Low Stress Handling Part 5 - Teaching them skills for Life November 5, 2015 15:41
Any seasoned pet owner knows there are some things that just need to be done. Nail trimming. Ear cleaning. Giving a tablet . Have you seen the humorous “how to give a cat a tablet” list, which ends with taking yourself to the hospital? Many of these things are health or vet related, so stress from them often sabotages the happy healthy low stress vet-patient-client relationship that we are trying to achieve.
It seems that people often just expect their pets to accept these things, without any help or training. What you need to do is condition them to accept and even enjoy them, BEFORE they form a negative association. If they haven’t been given this training, and become uncooperative, they will usually end up missing out on important health care. Some pets are easy going and you can get away with it. But many are not.
This is my list of things that I feel pets should be trained to enjoy – or at least accept in a calm manner. Teeth checking and brushing. Being given tablets. Ear checking and cleaning. Foot touching and nail trimming. Being patted on top of their head. Being physically restrained in a variety of positions. Wearing a muzzle. Having tummy touched/gently pushed. Having tail touched and lifted. Brushing coat. Being given injections and having their temperature taken. Your vet will need to help you with these last two. If all dogs and cats had this list of “skills”, life would be so easy!

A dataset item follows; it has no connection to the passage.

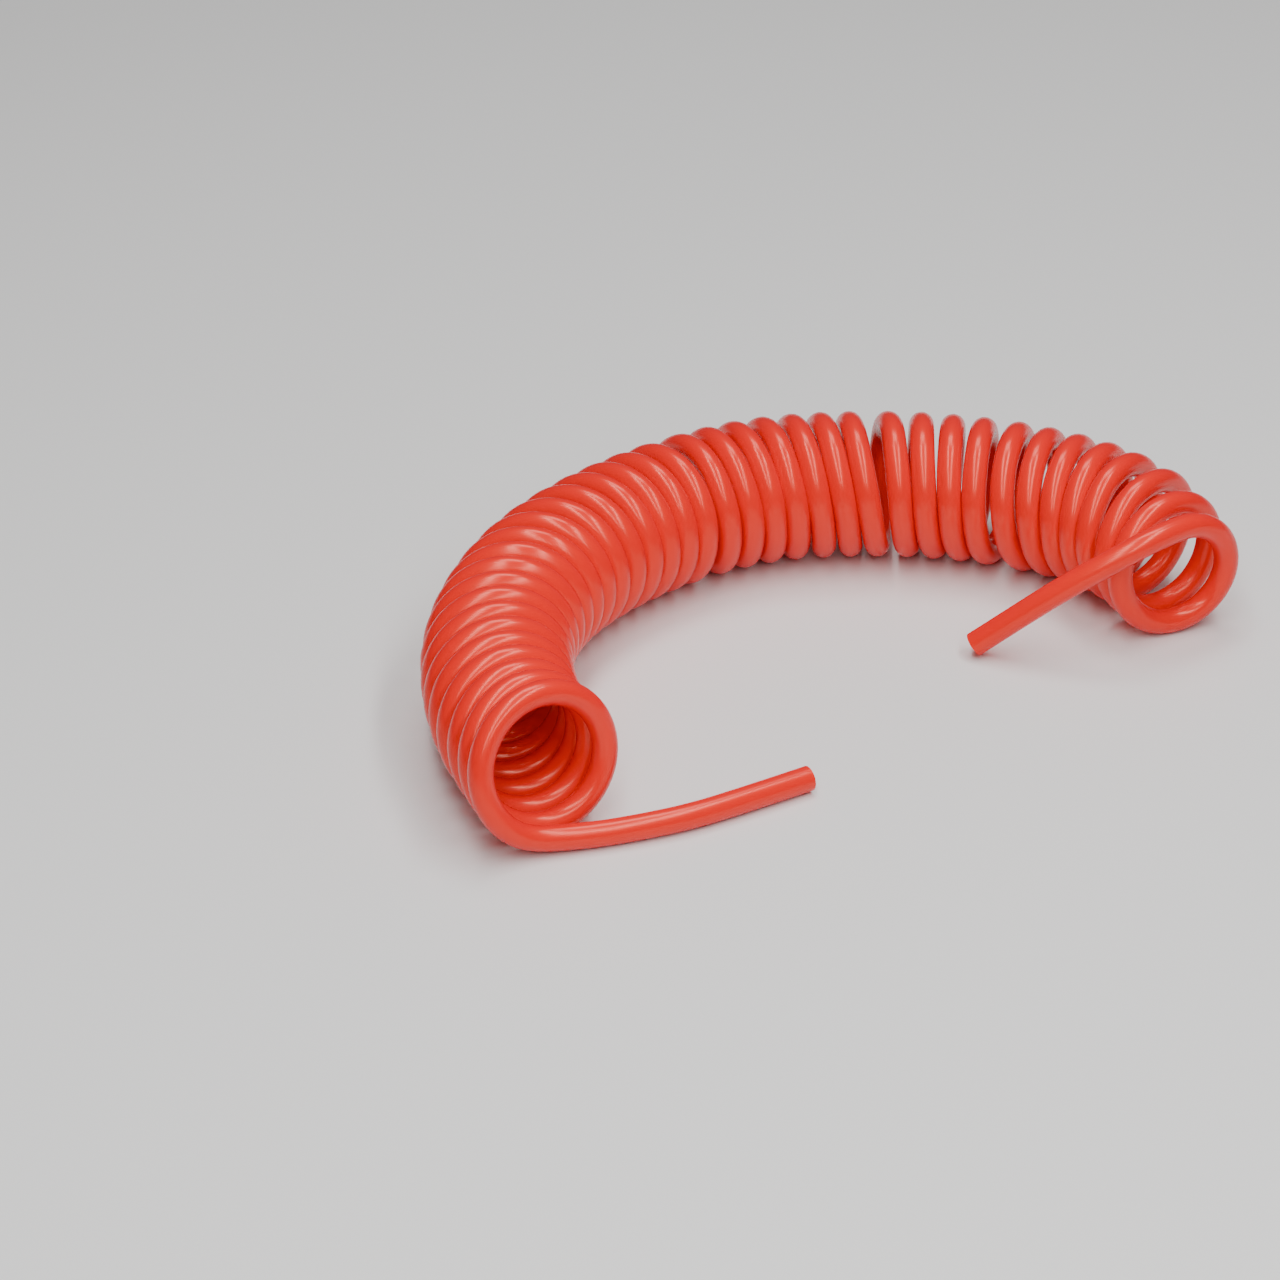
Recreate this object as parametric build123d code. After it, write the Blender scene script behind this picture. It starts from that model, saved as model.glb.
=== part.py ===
"""Recoil air hose: one polyurethane tube wound into a close coil, with two free tails.

The hose is a single extrusion, cut square at both ends and open right through.
It lies on a surface, in a curve. Its nine stretches of turns each slide a little
way along the coil from the next one, as the turns do when the coil is pulled out,
and each tail bends sideways where it leaves its end turn.

Millimetres, +Z up. The origin is on the surface the hose lies on, under the middle
of its outline. The coil runs from its front mouth, at -X -Y, round the left bend and
the back to its right mouth, at +X.
"""

import math
import os
from collections import namedtuple

from build123d import *

# Tube
TUBE_OD = 8.0
TUBE_BORE = 5.0

# Coil
COIL_OD = 48.0
FIRST_TURN = 3.9  # from the front mouth to the top of the first whole turn

# The coil's centre line, seen from above, from the front mouth to the right mouth
COIL_ROUTE = [
    (-90, -96),
    (-99, -80),
    (-107, -50),
    (-108, -18),
    (-98, 16),
    (-79, 44),
    (-53, 67),
    (-25, 82),
    (4, 86),
    (33, 85),
    (61, 78),
    (86, 65),
    (102.5, 44.5),
    (108, 27),
]

# Stretches of turns in order along the coil: how many turns each has, how far each
# turn advances along the centre line, and the extra gap that follows the stretch
Stretch = namedtuple("Stretch", "name turns pitch gap_after")
STRETCHES = [
    Stretch("front_mouth_turns", 5, 9.6, 0.0),
    Stretch("front_bend_turns", 5, 9.6, 0.0),
    Stretch("left_bend_turns", 5, 10.4, 0.0),
    Stretch("left_shoulder_turns", 4, 9.5, 3.0),
    Stretch("middle_turns", 4, 9.4, 0.3),
    Stretch("back_turns", 3, 9.2, 2.5),
    Stretch("gapped_turns", 4, 9.6, 2.4),
    Stretch("right_shoulder_turns", 5, 9.7, 3.4),
    Stretch("right_mouth_turns", 2, 11.4, 0.0),
]
STRETCH_SLIT = 0.7  # clear space between two stretches when the coil is closed up

# Tails: each route is given from a point in front of the middle of its mouth, where
# the tube just clears the end turns. The front tail lies on the surface all along.
TAIL_CLEARANCE = 0.6
FRONT_TAIL_ROUTE = [(-3, -2), (10.5, 0.9), (24, 5.2), (40, 11.5), (58, 22.2), (75.6, 33.2)]
# The right tail leaves the top of its end turn; the third number is its height, as a
# share of the way from the surface up to the top of the coil
RIGHT_TAIL_ROUTE = [
    (-2, -1, 0.96),
    (-13, -5.2, 0.885),
    (-25.5, -8.2, 0.735),
    (-40, -9, 0.51),
    (-53.5, -9, 0.26),
    (-66.5, -8, 0.0),
]

# A bend's arc takes this share of the shorter of the two straight runs it joins
ARC_SHARE = 0.45

PARTS = "parts"


def bend_radii(points):
    """Return the arc radius at each corner of a route, as large as its runs allow."""
    radii = []
    for before, corner, after in zip(points, points[1:], points[2:]):
        run_in = corner - before
        run_out = after - corner
        half_turn = math.radians(run_in.get_angle(run_out)) / 2
        reach = ARC_SHARE * min(run_in.length, run_out.length)
        radii.append(reach / math.tan(half_turn))
    return radii


def smooth_path(points):
    """Return straight runs joined by tangent arcs through a route's points."""
    return FilletPolyline(*points, radius=bend_radii(points)).wire()


def swept(path, diameter):
    """Return a round bar of the given diameter along a path."""
    section = Plane(origin=path @ 0, z_dir=path % 0) * Circle(diameter / 2)
    return sweep(section, path=path)


def coil_points():
    """Return the coil's centre line at half the coil's height above the surface."""
    return [Vector(x, y, COIL_OD / 2) for x, y in COIL_ROUTE]


def joints_along_coil():
    """Return where each stretch ends and the next begins, along the centre line.

    A stretch's last half turn is the strand at the back of the coil that leads up to
    the next stretch, and the two part at the middle of that strand.
    """
    places = []
    along = FIRST_TURN
    for stretch in STRETCHES[:-1]:
        along += stretch.turns * stretch.pitch + stretch.gap_after
        places.append(along - (stretch.pitch / 2 + stretch.gap_after) / 2)
    return places


def coil_stretches(path):
    """Return each stretch of turns as one closed solid of the coil's outer shape."""
    places = joints_along_coil()
    starts = [0.0] + [place + STRETCH_SLIT / 2 for place in places]
    ends = [place - STRETCH_SLIT / 2 for place in places] + [path.length]
    solids = {}
    for stretch, start, end in zip(STRETCHES, starts, ends):
        piece = path.trim(start / path.length, end / path.length)
        solids[stretch.name] = swept(piece, COIL_OD)
    return solids


def tail_base(mouth, inner):
    """Return the point in front of a mouth's middle that a tail's route starts from."""
    outward = (mouth - inner).normalized()
    return mouth + outward * (TUBE_OD / 2 + TAIL_CLEARANCE)


def front_tail_points():
    """Return the front tail's route, which lies on the surface."""
    mouth, inner = coil_points()[:2]
    base = tail_base(mouth, inner)
    return [Vector(base.X + x, base.Y + y, TUBE_OD / 2) for x, y in FRONT_TAIL_ROUTE]


def right_tail_points():
    """Return the right tail's route, from the top of the coil down to the surface."""
    inner, mouth = coil_points()[-2:]
    base = tail_base(mouth, inner)
    low = TUBE_OD / 2
    drop = COIL_OD - TUBE_OD
    return [Vector(base.X + x, base.Y + y, low + share * drop) for x, y, share in RIGHT_TAIL_ROUTE]


def tail_tube(points):
    """Return a tail: a tube with its bore open at both ends."""
    path = smooth_path(points)
    return swept(path, TUBE_OD) - swept(path, TUBE_BORE), path


def report_tail(name, points, tube, path):
    """Print a tail's bend radii, its length and how its volume compares with it."""
    radii = ", ".join(f"{radius:.0f}" for radius in bend_radii(points))
    section = math.pi * (TUBE_OD**2 - TUBE_BORE**2) / 4
    ratio = tube.volume / (section * path.length)
    print(f"{name}: bends {radii} mm, length {path.length:.1f} mm, volume {ratio:.4f} of its section")
    end, way = path @ 1, path % 1
    straight = (points[-1] - points[-2]).length - ARC_SHARE * min(
        (points[-1] - points[-2]).length, (points[-2] - points[-3]).length
    )
    print(f"  cut end {tuple(round(v, 3) for v in end)} pointing {tuple(round(v, 5) for v in way)}")
    print(f"  straight for the last {straight:.1f} mm")
    start = path @ 0
    print(f"  root {tuple(round(v, 3) for v in start)}")


def report_coil(path):
    """Print the coil's bend radii and each parting place with the way along the coil."""
    radii = ", ".join(f"{radius:.0f}" for radius in bend_radii(coil_points()))
    print(f"coil: bends {radii} mm, length {path.length:.1f} mm")
    for stretch, place in zip(STRETCHES, joints_along_coil()):
        way = path.tangent_at(place / path.length, position_mode=PositionMode.PARAMETER)
        print(f"  after {stretch.name}: {place:.2f} mm, way {tuple(round(v, 5) for v in way)}")


def main():
    """Build every piece of the hose and write one STEP file for each."""
    os.makedirs(PARTS, exist_ok=True)
    coil_path = smooth_path(coil_points())
    nodes = coil_stretches(coil_path)
    report_coil(coil_path)
    for name, points in (("front_tail", front_tail_points()), ("right_tail", right_tail_points())):
        tube, path = tail_tube(points)
        report_tail(name, points, tube, path)
        nodes[name] = tube
    for name, shape in nodes.items():
        export_step(shape, os.path.join(PARTS, f"{name}.step"))


main()
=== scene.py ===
"""Recoil air hose: one glossy polyurethane tube in a close coil, with a free tail at each end.

Metres, in the row's frame: +Z up, the origin on the table under the middle of the hose.
The whole hose is one smooth line, from the front tail's cut end, round every turn of the
coil, to the right tail's cut end. The tube follows that line, and is cut where one
stretch of turns can slide away from the next.
"""

import logging
import math
from dataclasses import dataclass
from enum import Enum

import bpy
from mathutils import Matrix, Vector


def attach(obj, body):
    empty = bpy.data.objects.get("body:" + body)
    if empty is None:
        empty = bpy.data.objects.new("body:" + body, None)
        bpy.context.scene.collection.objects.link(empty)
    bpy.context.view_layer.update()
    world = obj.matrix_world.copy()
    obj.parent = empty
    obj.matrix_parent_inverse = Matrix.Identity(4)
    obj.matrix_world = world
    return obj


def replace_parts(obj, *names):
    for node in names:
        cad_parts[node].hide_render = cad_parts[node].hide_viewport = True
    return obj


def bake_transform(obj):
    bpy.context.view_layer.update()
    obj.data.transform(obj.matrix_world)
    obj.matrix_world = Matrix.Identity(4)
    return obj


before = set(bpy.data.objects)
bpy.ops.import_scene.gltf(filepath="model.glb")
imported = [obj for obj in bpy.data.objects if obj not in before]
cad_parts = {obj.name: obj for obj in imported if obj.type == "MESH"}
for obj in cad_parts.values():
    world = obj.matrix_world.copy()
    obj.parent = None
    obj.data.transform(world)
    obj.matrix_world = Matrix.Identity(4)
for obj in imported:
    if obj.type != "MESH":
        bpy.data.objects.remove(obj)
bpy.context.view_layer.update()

log = logging.getLogger("recoil_hose")

UP = Vector((0, 0, 1))
TURN = 2 * math.pi
SMOOTH_BELOW = math.radians(40)


def from_mm(*values: float) -> Vector:
    """Return a point given in millimetres as a vector in metres."""
    return Vector(values) / 1000


def linear(colour: str) -> tuple[float, float, float, float]:
    """Turn an sRGB hex colour into the linear values a shader takes.

    Args:
        colour: six hex digits after a hash.

    Returns:
        Linear red, green, blue, and an alpha of 1.
    """
    channels = [int(colour[i : i + 2], 16) / 255 for i in (1, 3, 5)]
    curve = [c / 12.92 if c <= 0.04045 else ((c + 0.055) / 1.055) ** 2.4 for c in channels]
    return (*curve, 1.0)


def add_node(
    tree: bpy.types.NodeTree,
    kind: str,
    settings: dict[str, object] | None = None,
    inputs: dict[str, object] | None = None,
) -> bpy.types.Node:
    """Add one shader node, set it up, and link what feeds it.

    Args:
        tree: the material's or world's node tree.
        kind: the node's type name.
        settings: properties of the node itself.
        inputs: values for its inputs; a socket is linked, anything else is set.

    Returns:
        The new node.
    """
    node = tree.nodes.new(kind)
    for name, value in (settings or {}).items():
        setattr(node, name, value)
    for name, value in (inputs or {}).items():
        if isinstance(value, bpy.types.NodeSocket):
            tree.links.new(value, node.inputs[name])
        else:
            node.inputs[name].default_value = value
    return node


# ---------------------------------------------------------------- finishes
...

So here is how you do it, assuming you are starting from scratch – either with a puppy or kitten, or with an adult pet that has not had a particular procedure ever done to them before. You make it POSITIVE. That means you find a reward that works for your individual pet – food, toy, pats, praise – and give them that reward simultaneously with the skill you’re practising. Not after – that’s too much to expect in the initial training stages. You have to do it at the same time. Once a strong positive association has formed in your pet’s mind (ear checking = peanut butter) – then you can delay the treat and give it as you finish ear checking. Not before the association is strong and clear in their minds though.
Because the timing is important – that the reward has to be done at the same time as the procedure you are conditioning them to enjoy – you will usually need two people for this stage. Here’s a clip of a super cute pup being conditioned to accept two restraint positions, and some feet and nail handling:
You need to do short “sessions” of concentrated training like this regularly. Daily if possible. This little pup was very focussed and happy. Some pups will need to progress slower than this. Repeat these same lessons lots of times, and don’t forget to do all the various skills, in different combinations, in different surroundings and with different people present.
I think this sort of conditioning is just as important as teaching your dog to sit, toilet training, walking on a lead and coming when called. They are skills for life, and if you’re not teaching your baby pet these skills, you are leaving them unprepared and setting them up for fear, anxiety and less than ideal health and medical care later on in life. You are also setting them up to have a difficult relationship with the people who have to do these things for them in future – ie vets, vet nurses, groomers and/or yourself.
Once a problem has developed, then it’s much harder – my next blog article will address how to approach pets that have already developed aversions to necessary things. In many cases these can be reversed and they can be “counter conditioned” to enjoy something they have previously disliked. But you will need to be dedicated and persistent, and I do notice that most people need professional help with this process. So that can be costly.
I don’t want to sound critical or harsh here. If your pet hasn’t got these skills and has developed phobias or makes things difficult, it doesn’t mean you’re a bad pet owner! None of us get everything right 100% of the time. You were probably not given the right advice initially, or shown how to do it properly, when you first had the opportunity. I would say perhaps 50% of my patients have difficulties with some of these things, so it’s not an unusual occurrence. If you have a pet that needs to be sedated to have a toenail trim, trust me you are not alone! But I do want as many people as possible to know that these struggles are mostly preventable. I hope this article has helped to give you the skills to get it right next time around. And if you currently have a pup or kitty, or your dog hasn’t developed any associations with these procedures, then you have the perfect opportunity. And it’s fun to do, increases your bonding and is a positive experience for everyone now as well as in the future.